(Stated problem): Extract all of the data and reproduce it precisely.

## begin Source material

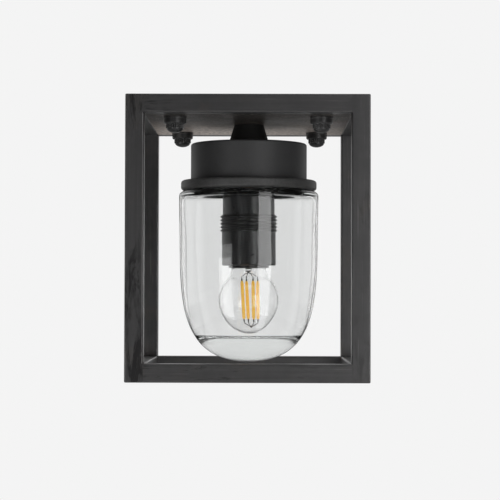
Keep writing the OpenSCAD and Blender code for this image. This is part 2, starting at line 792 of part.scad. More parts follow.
// a lead from a lampholder terminal up the nipple, bent over its top edge to the terminal block
module lead(sx) {
  lead_low = insert_top + 5.5;
  bar([sx * (terminal_x - 4.3), 0, insert_top + 1.35], [sx * lead_x, 0, lead_low], lead_d);
  translate([sx * lead_x, 0, lead_low]) sphere(d = lead_d * 1.1, $fn = 24);
  translate([sx * lead_x, 0, lead_low])
    cylinder(h = lead_z - bend_r - lead_low, d = lead_d, $fn = 24);
  translate([sx * lead_x, bend_r, lead_z - bend_r])
    rotate([90, 0, 90]) rotate([0, 0, 90])
      rotate_extrude(angle = 90, $fn = 48) translate([bend_r, 0]) circle(d = lead_d, $fn = 24);
  translate([sx * lead_x, bend_r, lead_z]) rotate([-90, 0, 0])
    cylinder(h = lead_run, d = lead_d, $fn = 24);
  translate([sx * lead_x, bend_r + lead_run, lead_z]) sphere(d = lead_d * 1.1, $fn = 24);
  bar([sx * lead_x, bend_r + lead_run, lead_z], [sx * block_pitch, lead_turn_y, lead_z], lead_d);
  translate([sx * block_pitch, lead_turn_y, lead_z]) sphere(d = lead_d * 1.1, $fn = 24);
  translate([sx * block_pitch, lead_turn_y, lead_z]) rotate([-90, 0, 0])
    cylinder(h = block_y - screw_row - lead_turn_y + 1, d = lead_d, $fn = 24);
}

module live_lead() {
  color("#7a4a2c") union() lead(1);
}
module neutral_lead() {
  color("#3a66a8") union() lead(-1);
}

// earth lead from the block's middle way to the screw on the top plate
module earth_lead() {
  color("#8aa83a")
  translate([0, block_y + screw_row - 1, lead_z]) rotate([-90, 0, 0])
    cylinder(h = earth_y - earth_screw_d - 0.15 - block_y - screw_row + 1, d = lead_d, $fn = 24);
}

module earth_screw() {
  color("#c8a24a")
  translate([0, earth_y, plate_top + earth_boss_h]) {
    difference() {
      cylinder(h = 2, r = earth_screw_d, $fn = 32);
      translate([-1.3 * earth_screw_d, -0.4, 1.2]) cube([2.6 * earth_screw_d, 0.8, 1]);
    }
    translate([0, 0, -0.63 * earth_boss_h]) cylinder(h = 0.63 * earth_boss_h + 0.1, d = earth_screw_d, $fn = 32);
  }
}

post(-1, -1);  // post_front_left
post(1, -1);  // post_front_right
post(-1, 1);  // post_rear_left
post(1, 1);  // post_rear_right
rail(0, -rail_y, top_z, 0, inner_w);  // top_rail_front
rail(0, rail_y, top_z, 0, inner_w);  // top_rail_rear
rail(-rail_x, 0, top_z, 90, inner_d);  // top_rail_left
rail(rail_x, 0, top_z, 90, inner_d);  // top_rail_right
rail(0, -rail_y, bottom_z, 0, inner_w);  // bottom_rail_front
rail(0, rail_y, bottom_z, 0, inner_w);  // bottom_rail_rear
rail(-rail_x, 0, bottom_z, 90, inner_d);  // bottom_rail_left
rail(rail_x, 0, bottom_z, 90, inner_d);  // bottom_rail_right
top_plate();
ceiling_bracket();
ceiling_studs();
nut_washers();
cap_nuts();
neck();
nipple();
lock_nuts();
housing();
glass_collar();
bridge_disc();
bridge_screws();
glass_seal();
glass_jar();
holder_cap();
holder_skirt();
holder_insert();
holder_shell();
centre_contact();
side_contact();
terminal_screws();
bulb_tip();
bulb_insulator();
bulb_base();
bulb_envelope();
bulb_stem();
support_wires();
filaments();
terminal_block();
block_screws();
live_lead();
neutral_lead();
earth_lead();
earth_screw();
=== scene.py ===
"""Looks of the porch ceiling lantern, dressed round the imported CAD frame.

The origin is the middle of the ceiling face, +Z points up and -Y is the front. Lengths are in metres.
Only the outlines of the jar and of the bulb are written in mm, and MM turns them into metres.
"""

import math

import bmesh
import bpy
from mathutils import Matrix, Vector, noise


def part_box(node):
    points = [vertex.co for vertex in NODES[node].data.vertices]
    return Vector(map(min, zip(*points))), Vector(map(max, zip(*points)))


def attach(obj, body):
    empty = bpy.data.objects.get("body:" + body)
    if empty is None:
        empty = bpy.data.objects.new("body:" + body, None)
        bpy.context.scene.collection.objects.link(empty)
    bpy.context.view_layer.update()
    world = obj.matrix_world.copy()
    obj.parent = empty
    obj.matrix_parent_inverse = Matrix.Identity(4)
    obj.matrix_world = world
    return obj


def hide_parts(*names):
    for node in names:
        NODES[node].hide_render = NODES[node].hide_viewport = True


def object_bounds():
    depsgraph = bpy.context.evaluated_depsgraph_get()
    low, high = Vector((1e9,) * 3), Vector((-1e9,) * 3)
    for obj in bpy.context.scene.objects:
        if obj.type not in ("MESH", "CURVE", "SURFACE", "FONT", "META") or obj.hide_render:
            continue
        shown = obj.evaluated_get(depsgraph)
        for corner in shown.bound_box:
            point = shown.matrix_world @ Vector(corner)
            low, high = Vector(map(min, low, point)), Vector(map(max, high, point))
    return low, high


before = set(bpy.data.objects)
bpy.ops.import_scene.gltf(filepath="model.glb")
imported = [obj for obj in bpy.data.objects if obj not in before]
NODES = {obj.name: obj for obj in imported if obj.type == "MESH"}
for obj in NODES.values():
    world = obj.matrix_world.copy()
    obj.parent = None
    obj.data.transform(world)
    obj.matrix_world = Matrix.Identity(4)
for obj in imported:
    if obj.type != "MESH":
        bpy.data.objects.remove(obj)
CAD_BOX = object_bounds()
MM = 0.001
TAU = 2 * math.pi

# --------------------------------------------------------------------------------------
# Camera, at the photograph's place
# --------------------------------------------------------------------------------------
CAMERA_AT = (0.0107, -1.2910, -0.1427)
CAMERA_YAW = 0.43
CAMERA_PITCH = 1.64
CAMERA_ROLL = 0.15
CAMERA_LENS = 125.35
CAMERA_SENSOR = 36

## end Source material

(Written reply):
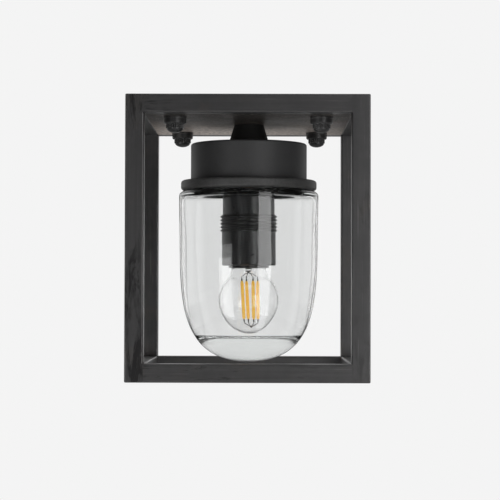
Keep writing the OpenSCAD and Blender code for this image. This is part 2, starting at line 792 of part.scad. More parts follow.
// a lead from a lampholder terminal up the nipple, bent over its top edge to the terminal block
module lead(sx) {
  lead_low = insert_top + 5.5;
  bar([sx * (terminal_x - 4.3), 0, insert_top + 1.35], [sx * lead_x, 0, lead_low], lead_d);
  translate([sx * lead_x, 0, lead_low]) sphere(d = lead_d * 1.1, $fn = 24);
  translate([sx * lead_x, 0, lead_low])
    cylinder(h = lead_z - bend_r - lead_low, d = lead_d, $fn = 24);
  translate([sx * lead_x, bend_r, lead_z - bend_r])
    rotate([90, 0, 90]) rotate([0, 0, 90])
      rotate_extrude(angle = 90, $fn = 48) translate([bend_r, 0]) circle(d = lead_d, $fn = 24);
  translate([sx * lead_x, bend_r, lead_z]) rotate([-90, 0, 0])
    cylinder(h = lead_run, d = lead_d, $fn = 24);
  translate([sx * lead_x, bend_r + lead_run, lead_z]) sphere(d = lead_d * 1.1, $fn = 24);
  bar([sx * lead_x, bend_r + lead_run, lead_z], [sx * block_pitch, lead_turn_y, lead_z], lead_d);
  translate([sx * block_pitch, lead_turn_y, lead_z]) sphere(d = lead_d * 1.1, $fn = 24);
  translate([sx * block_pitch, lead_turn_y, lead_z]) rotate([-90, 0, 0])
    cylinder(h = block_y - screw_row - lead_turn_y + 1, d = lead_d, $fn = 24);
}

module live_lead() {
  color("#7a4a2c") union() lead(1);
}
module neutral_lead() {
  color("#3a66a8") union() lead(-1);
}

// earth lead from the block's middle way to the screw on the top plate
module earth_lead() {
  color("#8aa83a")
  translate([0, block_y + screw_row - 1, lead_z]) rotate([-90, 0, 0])
    cylinder(h = earth_y - earth_screw_d - 0.15 - block_y - screw_row + 1, d = lead_d, $fn = 24);
}

module earth_screw() {
  color("#c8a24a")
  translate([0, earth_y, plate_top + earth_boss_h]) {
    difference() {
      cylinder(h = 2, r = earth_screw_d, $fn = 32);
      translate([-1.3 * earth_screw_d, -0.4, 1.2]) cube([2.6 * earth_screw_d, 0.8, 1]);
    }
    translate([0, 0, -0.63 * earth_boss_h]) cylinder(h = 0.63 * earth_boss_h + 0.1, d = earth_screw_d, $fn = 32);
  }
}

post(-1, -1);  // post_front_left
post(1, -1);  // post_front_right
post(-1, 1);  // post_rear_left
post(1, 1);  // post_rear_right
rail(0, -rail_y, top_z, 0, inner_w);  // top_rail_front
rail(0, rail_y, top_z, 0, inner_w);  // top_rail_rear
rail(-rail_x, 0, top_z, 90, inner_d);  // top_rail_left
rail(rail_x, 0, top_z, 90, inner_d);  // top_rail_right
rail(0, -rail_y, bottom_z, 0, inner_w);  // bottom_rail_front
rail(0, rail_y, bottom_z, 0, inner_w);  // bottom_rail_rear
rail(-rail_x, 0, bottom_z, 90, inner_d);  // bottom_rail_left
rail(rail_x, 0, bottom_z, 90, inner_d);  // bottom_rail_right
top_plate();
ceiling_bracket();
ceiling_studs();
nut_washers();
cap_nuts();
neck();
nipple();
lock_nuts();
housing();
glass_collar();
bridge_disc();
bridge_screws();
glass_seal();
glass_jar();
holder_cap();
holder_skirt();
holder_insert();
holder_shell();
centre_contact();
side_contact();
terminal_screws();
bulb_tip();
bulb_insulator();
bulb_base();
bulb_envelope();
bulb_stem();
support_wires();
filaments();
terminal_block();
block_screws();
live_lead();
neutral_lead();
earth_lead();
earth_screw();
=== scene.py ===
"""Looks of the porch ceiling lantern, dressed round the imported CAD frame.

The origin is the middle of the ceiling face, +Z points up and -Y is the front. Lengths are in metres.
Only the outlines of the jar and of the bulb are written in mm, and MM turns them into metres.
"""

import math

import bmesh
import bpy
from mathutils import Matrix, Vector, noise


def part_box(node):
    points = [vertex.co for vertex in NODES[node].data.vertices]
    return Vector(map(min, zip(*points))), Vector(map(max, zip(*points)))


def attach(obj, body):
    empty = bpy.data.objects.get("body:" + body)
    if empty is None:
        empty = bpy.data.objects.new("body:" + body, None)
        bpy.context.scene.collection.objects.link(empty)
    bpy.context.view_layer.update()
    world = obj.matrix_world.copy()
    obj.parent = empty
    obj.matrix_parent_inverse = Matrix.Identity(4)
    obj.matrix_world = world
    return obj


def hide_parts(*names):
    for node in names:
        NODES[node].hide_render = NODES[node].hide_viewport = True


def object_bounds():
    depsgraph = bpy.context.evaluated_depsgraph_get()
    low, high = Vector((1e9,) * 3), Vector((-1e9,) * 3)
    for obj in bpy.context.scene.objects:
        if obj.type not in ("MESH", "CURVE", "SURFACE", "FONT", "META") or obj.hide_render:
            continue
        shown = obj.evaluated_get(depsgraph)
        for corner in shown.bound_box:
            point = shown.matrix_world @ Vector(corner)
            low, high = Vector(map(min, low, point)), Vector(map(max, high, point))
    return low, high


before = set(bpy.data.objects)
bpy.ops.import_scene.gltf(filepath="model.glb")
imported = [obj for obj in bpy.data.objects if obj not in before]
NODES = {obj.name: obj for obj in imported if obj.type == "MESH"}
for obj in NODES.values():
    world = obj.matrix_world.copy()
    obj.parent = None
    obj.data.transform(world)
    obj.matrix_world = Matrix.Identity(4)
for obj in imported:
    if obj.type != "MESH":
        bpy.data.objects.remove(obj)
CAD_BOX = object_bounds()
MM = 0.001
TAU = 2 * math.pi

# --------------------------------------------------------------------------------------
# Camera, at the photograph's place
# --------------------------------------------------------------------------------------
CAMERA_AT = (0.0107, -1.2910, -0.1427)
CAMERA_YAW = 0.43
CAMERA_PITCH = 1.64
CAMERA_ROLL = 0.15
CAMERA_LENS = 125.35
CAMERA_SENSOR = 36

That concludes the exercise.